§ What is asked:
Below is a listing; reproduce each line of it exactly.

§ Recorded information:

■ ■ ■ ■ ■ ■ ■

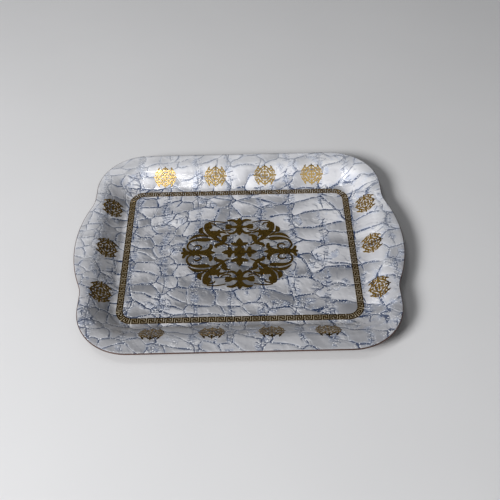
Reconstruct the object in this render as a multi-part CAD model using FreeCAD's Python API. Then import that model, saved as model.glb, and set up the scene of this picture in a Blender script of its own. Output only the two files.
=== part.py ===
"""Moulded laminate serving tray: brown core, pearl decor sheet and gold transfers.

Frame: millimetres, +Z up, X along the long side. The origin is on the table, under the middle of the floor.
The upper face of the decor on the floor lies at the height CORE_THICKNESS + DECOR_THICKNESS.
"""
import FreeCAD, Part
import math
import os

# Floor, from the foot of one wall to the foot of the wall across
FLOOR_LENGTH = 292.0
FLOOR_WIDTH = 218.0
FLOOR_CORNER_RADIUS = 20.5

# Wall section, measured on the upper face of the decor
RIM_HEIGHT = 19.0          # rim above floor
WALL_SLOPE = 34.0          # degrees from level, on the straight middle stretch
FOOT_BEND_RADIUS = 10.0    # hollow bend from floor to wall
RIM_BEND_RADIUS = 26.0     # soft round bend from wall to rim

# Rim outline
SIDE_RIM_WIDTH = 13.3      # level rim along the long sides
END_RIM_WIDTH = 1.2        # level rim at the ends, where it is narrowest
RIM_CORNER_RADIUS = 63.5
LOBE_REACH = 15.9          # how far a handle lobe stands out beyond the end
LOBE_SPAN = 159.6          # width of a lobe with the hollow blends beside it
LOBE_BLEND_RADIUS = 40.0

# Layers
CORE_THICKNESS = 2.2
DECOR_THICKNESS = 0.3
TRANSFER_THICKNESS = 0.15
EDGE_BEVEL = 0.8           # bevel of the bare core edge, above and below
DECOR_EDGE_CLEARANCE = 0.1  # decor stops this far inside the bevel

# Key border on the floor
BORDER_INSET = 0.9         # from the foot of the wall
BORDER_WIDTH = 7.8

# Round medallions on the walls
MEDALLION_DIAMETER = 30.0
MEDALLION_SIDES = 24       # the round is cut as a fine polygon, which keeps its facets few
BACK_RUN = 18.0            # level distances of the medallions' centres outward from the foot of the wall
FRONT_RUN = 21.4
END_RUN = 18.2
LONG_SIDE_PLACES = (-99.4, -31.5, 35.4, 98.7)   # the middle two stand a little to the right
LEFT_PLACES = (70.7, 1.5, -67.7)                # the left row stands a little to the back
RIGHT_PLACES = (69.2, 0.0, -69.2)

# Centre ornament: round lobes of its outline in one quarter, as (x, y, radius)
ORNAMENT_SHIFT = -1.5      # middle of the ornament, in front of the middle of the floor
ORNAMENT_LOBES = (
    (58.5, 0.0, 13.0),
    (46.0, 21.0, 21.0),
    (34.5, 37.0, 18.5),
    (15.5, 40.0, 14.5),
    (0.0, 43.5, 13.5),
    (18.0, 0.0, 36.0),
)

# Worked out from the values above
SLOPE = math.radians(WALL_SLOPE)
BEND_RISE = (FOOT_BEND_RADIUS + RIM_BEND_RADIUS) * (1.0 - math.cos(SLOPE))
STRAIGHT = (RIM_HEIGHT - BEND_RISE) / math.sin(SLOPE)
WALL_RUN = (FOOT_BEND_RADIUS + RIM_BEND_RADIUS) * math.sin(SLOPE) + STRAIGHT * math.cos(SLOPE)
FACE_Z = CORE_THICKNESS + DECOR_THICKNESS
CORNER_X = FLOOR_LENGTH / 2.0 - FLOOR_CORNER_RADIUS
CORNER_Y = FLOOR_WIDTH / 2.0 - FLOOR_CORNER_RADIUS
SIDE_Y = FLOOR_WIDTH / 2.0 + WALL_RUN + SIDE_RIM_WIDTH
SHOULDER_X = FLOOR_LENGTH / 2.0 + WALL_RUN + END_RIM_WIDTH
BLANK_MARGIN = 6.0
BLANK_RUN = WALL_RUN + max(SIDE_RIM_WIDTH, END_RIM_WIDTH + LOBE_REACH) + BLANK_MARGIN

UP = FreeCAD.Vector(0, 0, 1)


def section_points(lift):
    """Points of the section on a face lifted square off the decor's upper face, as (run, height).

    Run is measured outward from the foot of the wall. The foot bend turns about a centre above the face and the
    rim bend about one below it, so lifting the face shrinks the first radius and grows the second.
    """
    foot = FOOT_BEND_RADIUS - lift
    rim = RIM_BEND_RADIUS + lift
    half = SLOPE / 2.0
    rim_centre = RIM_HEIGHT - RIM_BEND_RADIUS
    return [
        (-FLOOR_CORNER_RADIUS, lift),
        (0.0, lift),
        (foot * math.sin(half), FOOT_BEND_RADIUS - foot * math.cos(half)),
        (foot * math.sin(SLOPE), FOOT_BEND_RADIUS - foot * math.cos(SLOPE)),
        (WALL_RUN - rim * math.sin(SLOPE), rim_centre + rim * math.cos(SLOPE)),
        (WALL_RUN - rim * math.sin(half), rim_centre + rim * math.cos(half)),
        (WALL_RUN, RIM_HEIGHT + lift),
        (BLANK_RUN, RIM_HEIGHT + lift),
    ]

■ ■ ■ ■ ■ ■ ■

§ Final result:
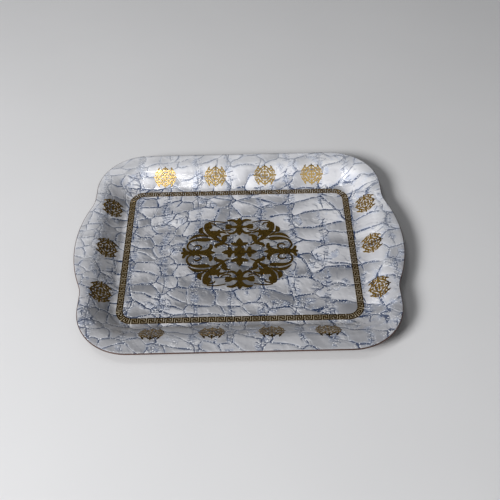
Reconstruct the object in this render as a multi-part CAD model using FreeCAD's Python API. Then import that model, saved as model.glb, and set up the scene of this picture in a Blender script of its own. Output only the two files.
=== part.py ===
"""Moulded laminate serving tray: brown core, pearl decor sheet and gold transfers.

Frame: millimetres, +Z up, X along the long side. The origin is on the table, under the middle of the floor.
The upper face of the decor on the floor lies at the height CORE_THICKNESS + DECOR_THICKNESS.
"""
import FreeCAD, Part
import math
import os

# Floor, from the foot of one wall to the foot of the wall across
FLOOR_LENGTH = 292.0
FLOOR_WIDTH = 218.0
FLOOR_CORNER_RADIUS = 20.5

# Wall section, measured on the upper face of the decor
RIM_HEIGHT = 19.0          # rim above floor
WALL_SLOPE = 34.0          # degrees from level, on the straight middle stretch
FOOT_BEND_RADIUS = 10.0    # hollow bend from floor to wall
RIM_BEND_RADIUS = 26.0     # soft round bend from wall to rim

# Rim outline
SIDE_RIM_WIDTH = 13.3      # level rim along the long sides
END_RIM_WIDTH = 1.2        # level rim at the ends, where it is narrowest
RIM_CORNER_RADIUS = 63.5
LOBE_REACH = 15.9          # how far a handle lobe stands out beyond the end
LOBE_SPAN = 159.6          # width of a lobe with the hollow blends beside it
LOBE_BLEND_RADIUS = 40.0

# Layers
CORE_THICKNESS = 2.2
DECOR_THICKNESS = 0.3
TRANSFER_THICKNESS = 0.15
EDGE_BEVEL = 0.8           # bevel of the bare core edge, above and below
DECOR_EDGE_CLEARANCE = 0.1  # decor stops this far inside the bevel

# Key border on the floor
BORDER_INSET = 0.9         # from the foot of the wall
BORDER_WIDTH = 7.8

# Round medallions on the walls
MEDALLION_DIAMETER = 30.0
MEDALLION_SIDES = 24       # the round is cut as a fine polygon, which keeps its facets few
BACK_RUN = 18.0            # level distances of the medallions' centres outward from the foot of the wall
FRONT_RUN = 21.4
END_RUN = 18.2
LONG_SIDE_PLACES = (-99.4, -31.5, 35.4, 98.7)   # the middle two stand a little to the right
LEFT_PLACES = (70.7, 1.5, -67.7)                # the left row stands a little to the back
RIGHT_PLACES = (69.2, 0.0, -69.2)

# Centre ornament: round lobes of its outline in one quarter, as (x, y, radius)
ORNAMENT_SHIFT = -1.5      # middle of the ornament, in front of the middle of the floor
ORNAMENT_LOBES = (
    (58.5, 0.0, 13.0),
    (46.0, 21.0, 21.0),
    (34.5, 37.0, 18.5),
    (15.5, 40.0, 14.5),
    (0.0, 43.5, 13.5),
    (18.0, 0.0, 36.0),
)

# Worked out from the values above
SLOPE = math.radians(WALL_SLOPE)
BEND_RISE = (FOOT_BEND_RADIUS + RIM_BEND_RADIUS) * (1.0 - math.cos(SLOPE))
STRAIGHT = (RIM_HEIGHT - BEND_RISE) / math.sin(SLOPE)
WALL_RUN = (FOOT_BEND_RADIUS + RIM_BEND_RADIUS) * math.sin(SLOPE) + STRAIGHT * math.cos(SLOPE)
FACE_Z = CORE_THICKNESS + DECOR_THICKNESS
CORNER_X = FLOOR_LENGTH / 2.0 - FLOOR_CORNER_RADIUS
CORNER_Y = FLOOR_WIDTH / 2.0 - FLOOR_CORNER_RADIUS
SIDE_Y = FLOOR_WIDTH / 2.0 + WALL_RUN + SIDE_RIM_WIDTH
SHOULDER_X = FLOOR_LENGTH / 2.0 + WALL_RUN + END_RIM_WIDTH
BLANK_MARGIN = 6.0
BLANK_RUN = WALL_RUN + max(SIDE_RIM_WIDTH, END_RIM_WIDTH + LOBE_REACH) + BLANK_MARGIN

UP = FreeCAD.Vector(0, 0, 1)


def section_points(lift):
    """Points of the section on a face lifted square off the decor's upper face, as (run, height).

    Run is measured outward from the foot of the wall. The foot bend turns about a centre above the face and the
    rim bend about one below it, so lifting the face shrinks the first radius and grows the second.
    """
    foot = FOOT_BEND_RADIUS - lift
    rim = RIM_BEND_RADIUS + lift
    half = SLOPE / 2.0
    rim_centre = RIM_HEIGHT - RIM_BEND_RADIUS
    return [
        (-FLOOR_CORNER_RADIUS, lift),
        (0.0, lift),
        (foot * math.sin(half), FOOT_BEND_RADIUS - foot * math.cos(half)),
        (foot * math.sin(SLOPE), FOOT_BEND_RADIUS - foot * math.cos(SLOPE)),
        (WALL_RUN - rim * math.sin(SLOPE), rim_centre + rim * math.cos(SLOPE)),
        (WALL_RUN - rim * math.sin(half), rim_centre + rim * math.cos(half)),
        (WALL_RUN, RIM_HEIGHT + lift),
        (BLANK_RUN, RIM_HEIGHT + lift),
    ]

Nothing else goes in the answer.